В первом случае человек под давлением религиозного авторитета, а может быть, и религиозного террора, вступает на путь внутреннего компромисса: он вырабатывает в себе способность – принимать навязанный ему догмат условно, а наружно симулировать безусловное и полное приятие. Последствия этого компромисса являются религиозно-разрушительными. Прежде всего, человек утрачивает религиозную цельность. В нем возникают две различные религиозные личности: одна скрытая, внутренняя, пассивная и покорная, регистрирующая и не духовная; вторая – наружная, из страха и расчета притворяющаяся, лгущая себе, людям и Богу. Он живет то в одной, то в другой, теряя себя во внешней лжи и не обретая себя во внутренней полуправде; и ни одна из этих полуличностей не является ни верующей, ни религиозной. Тем самым он утрачивает и религиозную искренность, выступая прямым симулянтом вовне и не находя в своей замкнутой жизни ни ясности в самоопределении, ни силы бытия.[30] И в то же время он вырабатывает в себе такое отношение к веруемому содержанию, которое может быть полезно в бытовой жизни и уместно в школе, но совершенно не уместно в религии. Религиозное приятие есть безусловное и окончательное. Веровать, значит принимать не условно («если оно окажется верным, приемлемым, полезным, жизне-устрояющим») и не временно («пока оно не будет отменено» или «пока я в нем не разочаруюсь»). Так принимают в науке гипотезу; так заводят знакомство с людьми; так испытуют лекарства, «лечебные режимы», разные практические деятельности. Но веровать, значит принимать нечто как безусловную и сущую истину, ибо сила верования вливается в веруемое окончательно и, если впоследствии обнаруживается неокончательность, то она является для верующего всегда непредвиденным кризисом. Религия не слагается из предположений и гипотез; ее истины не проверяются житейской целесообразностью и не измеряются временной полезностью. Поэтому компромисс вынужденного, условного приятия разрушает самую основную природу религиозного акта: он отлучает людей от веры и религиозности; он приучает людей рассматривать религию с точки зрения эмпирической пользы и отнимает у них дар веры. Именно это и переживает современное человечество.
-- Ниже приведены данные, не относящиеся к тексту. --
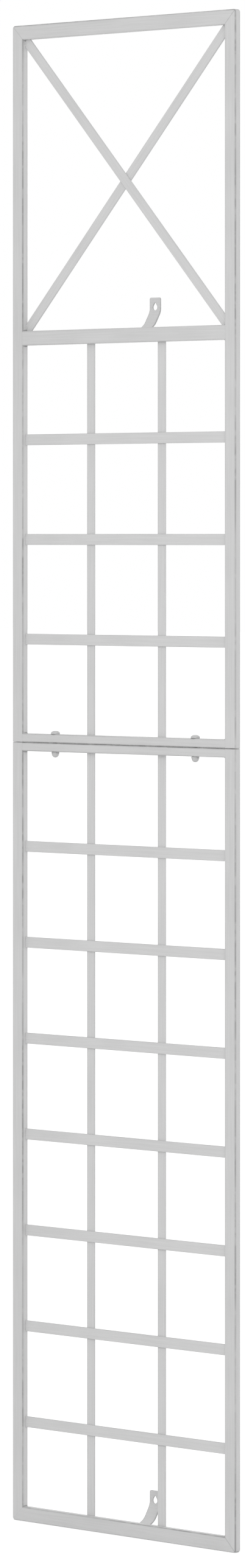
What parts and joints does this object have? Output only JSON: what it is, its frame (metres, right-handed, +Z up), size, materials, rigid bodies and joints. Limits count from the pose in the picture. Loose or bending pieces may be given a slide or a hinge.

Но хуже всего то, что длительный режим гетерономии может вообще отучить людей от личной религиозной активности.

Религиозная гетерономия требует, чтобы человек принял заранее целиком все то, что ему преподано от религиозного авторитета. Но принять все, заранее и сразу – значит совсем погасить жизнь самостоятельного искания, созерцания и приятия. Такое слепое преклонение перед человеческим авторитетом равносильно религиозному само-опустошению. Что бы ни преподал авторитет, хотя бы даже самоё бого-откровенную истину, – в душе гетерономно-верующего оказывается поврежденным и обессиленным самый акт самостоятельного приятия, творческого и искреннего наполнения. Ибо настоящая религия состоит не в подавлении человеческой личности преподанным научением, а в пробуждении, очищении, углублении и освобождении верующей души силою Откровения. Человек «спасен» не тогда, когда другой навязал ему «страхом или страданием» («timore vel dolore», бл. Августин) «верное представление о Боге», но тогда, когда он сам свободно, искренне и цельно узрел, полюбил и приял Бога и предался Его свету и совершенству.

Гетерономное понимание религии представляет себе неверно, – механически и мертвенно, – самое главное в религиозном опыте: именно встречу человеческой души с лучом Откровения. Ибо дело совсем не в том, чтобы ввести «представление о религиозной истине» в неподготовленную, не очищенную, и в то же время напуганную, противящуюся и отвертывающуюся человеческую душу. Человек, принужденный «страхом или страданием», не только не открывается для дальнейшего «научения» («ut postea possent doceri»), как думал Блаженный Августин, но, напротив, судорожно закрывается в своем ожесточении; и слова «приятия» или «согласия», которые он в дальнейшем произносит, суть слова лжи и притворства, которых религия вообще не терпит и не допускает.

Самое большее, чего достигает гетерономная религия, это согласие человека подвергнуть самого себя внутреннему принуждению. Спасаясь от «страха и страдания», человек соглашается разрешить свой внутренний конфликт рядом волевых усилий: он начинает гасить волей свободные движения своего неприемлющего сердца и своего непокорного созерцания, и приучать себя волей к чужим и чуждым религиозным содержаниям. Вследствие этого весь религиозный акт перерождается: сердце и созерцание выключаются как силы самозаконные, непокорные и автономно-еретические, а воля становится главной и определяющей силой. Религия принимает волюнтаристический характер. Слагается воззрение, согласно которому вера зависит от воли, а маловерие, иноверие и неверие оказываются волевыми грехами или преступлениями. Неверы и иноверцы – это такие люди, которые слабы или порочны волей: они не умеют или не хотят заставить себя уверовать так, как надо. Поэтому их воле надо помочь внешней карой, тюрьмой или пыткой, или же, в случае безнадежности надо совсем погасить их личную волю в ее земном существовании (казнить их). Так возникла идея иноверия как религиозного преступления: инквизиция, крестовые походы на еретиков, ауто-да-фе и знаменитый богословско-судебный трактат «Молот ведьм» («Malleus maleficarum»). Волевое начало древне-языческого Рима и его права сумело утвердить себя в римском христианстве и подавить подлинный акт христианского сердца и созерцания.